American seafood restaurant chain

McGrath's Fish House is a chain of seafood restaurants based in Salem, Oregon. The chain operates two locations in Oregon and Washington, but had as many as 21 in Washington, Arizona, Oregon, Idaho, and Utah.

==History==
The first McGrath's Fish House was opened by John McGrath in Salem, Oregon, in 1980. That location in downtown Salem closed in 2015, with the company converting it into a restaurant called Urban Alley, which in turn closed in 2017. The company expanded to 21 locations at its most recent peak, including eight in Oregon, three in Washington, one in Idaho and four in Utah. The opened a location in Medford, Oregon, in 1996, which closed in 2022. The company opened a restaurant in Vancouver, Washington, in 1999.

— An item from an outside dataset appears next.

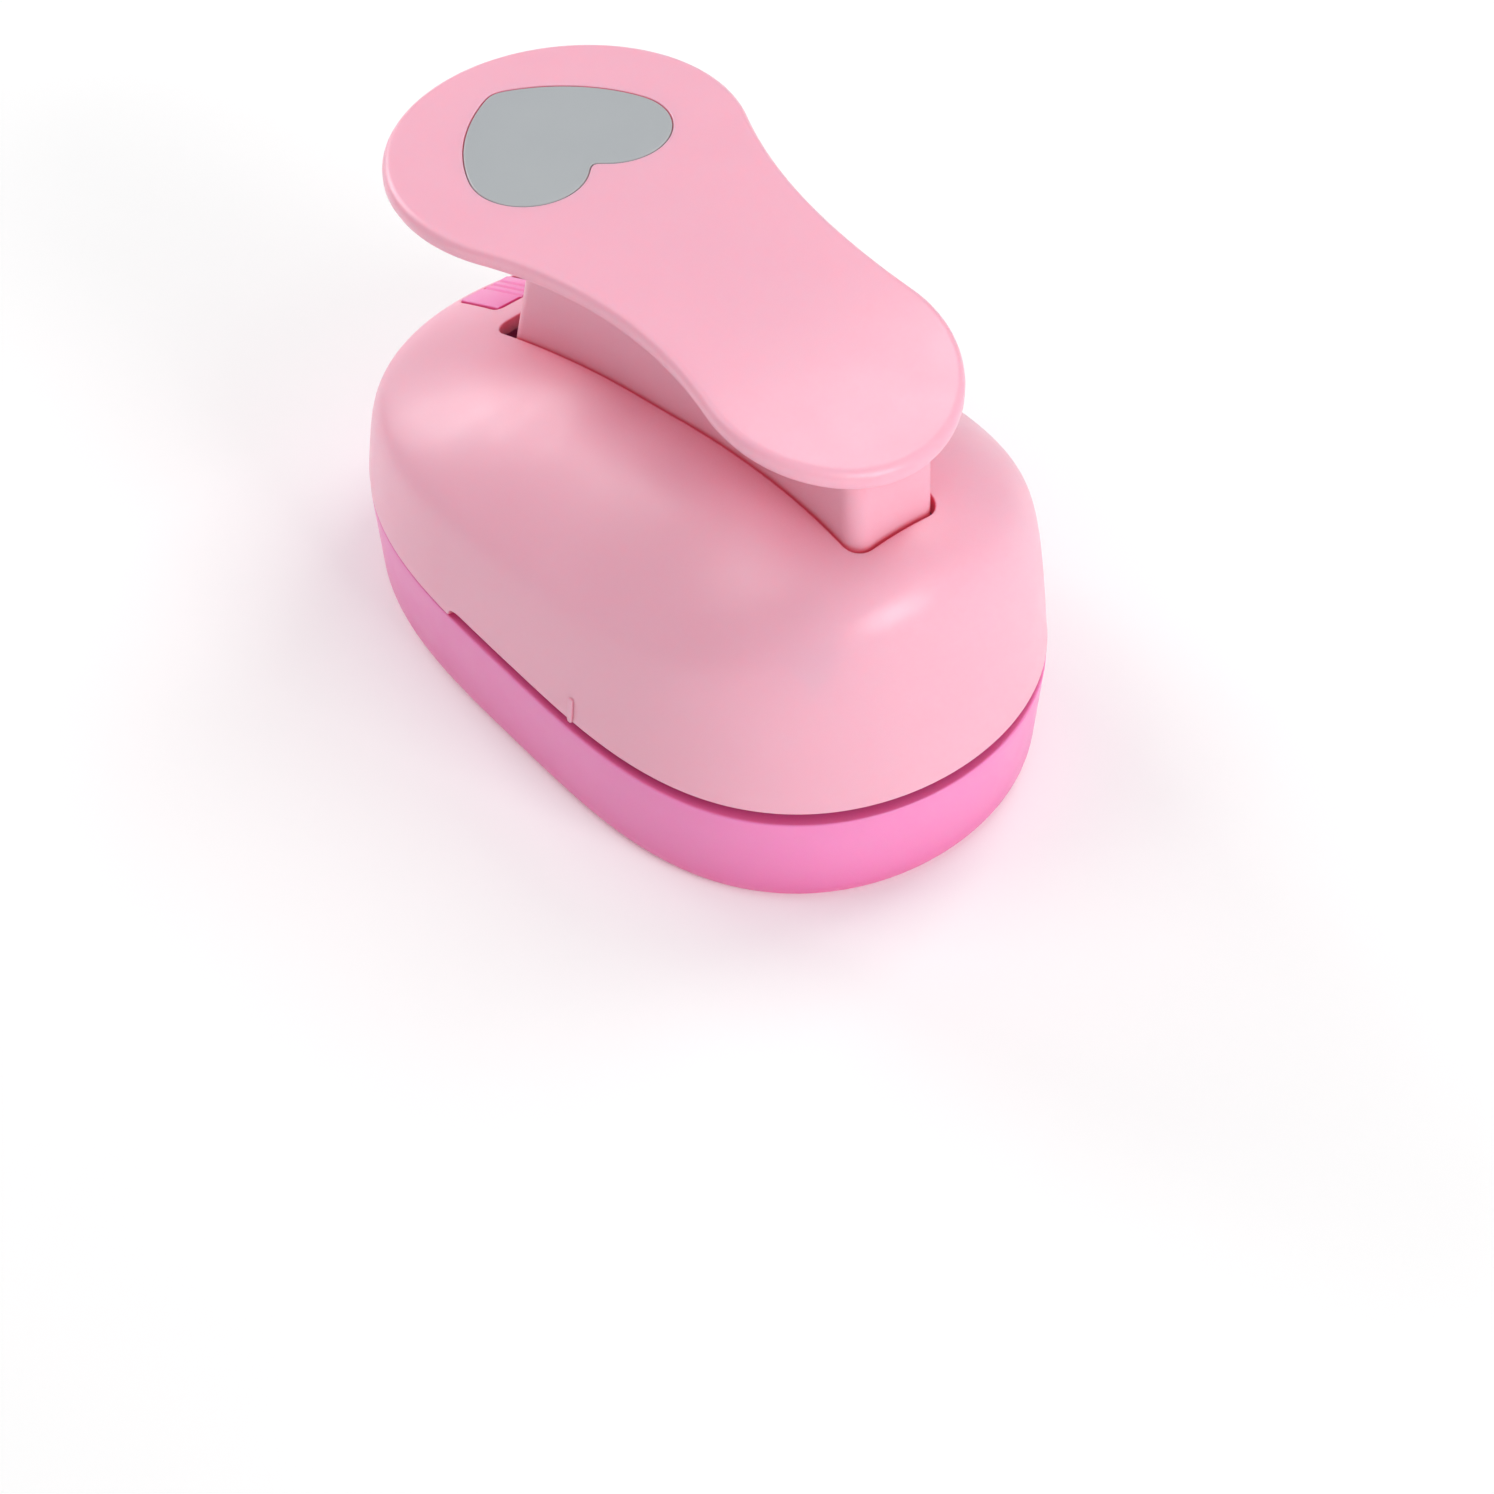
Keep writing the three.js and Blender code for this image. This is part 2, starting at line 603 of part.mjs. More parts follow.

In February 2010 the restaurant chain filed for bankruptcy under Chapter 11 reorganization, with both assets and liabilities between $10 million and $50 million. A month later, in a first step towards reorganization, it closed four restaurants, located in Orem and Salt Lake City, Utah, Phoenix, Arizona, and Lynnwood, Washington. Further closures came in 2018 with the Eugene, Oregon, location, in 2019 with the Corvallis, Oregon, restaurant and in 2020 with both the Boise, Idaho, and Bend, Oregon locations.

As of 2022, the chain operates a total of two restaurants in Salem, Oregon, and Vancouver, Washington.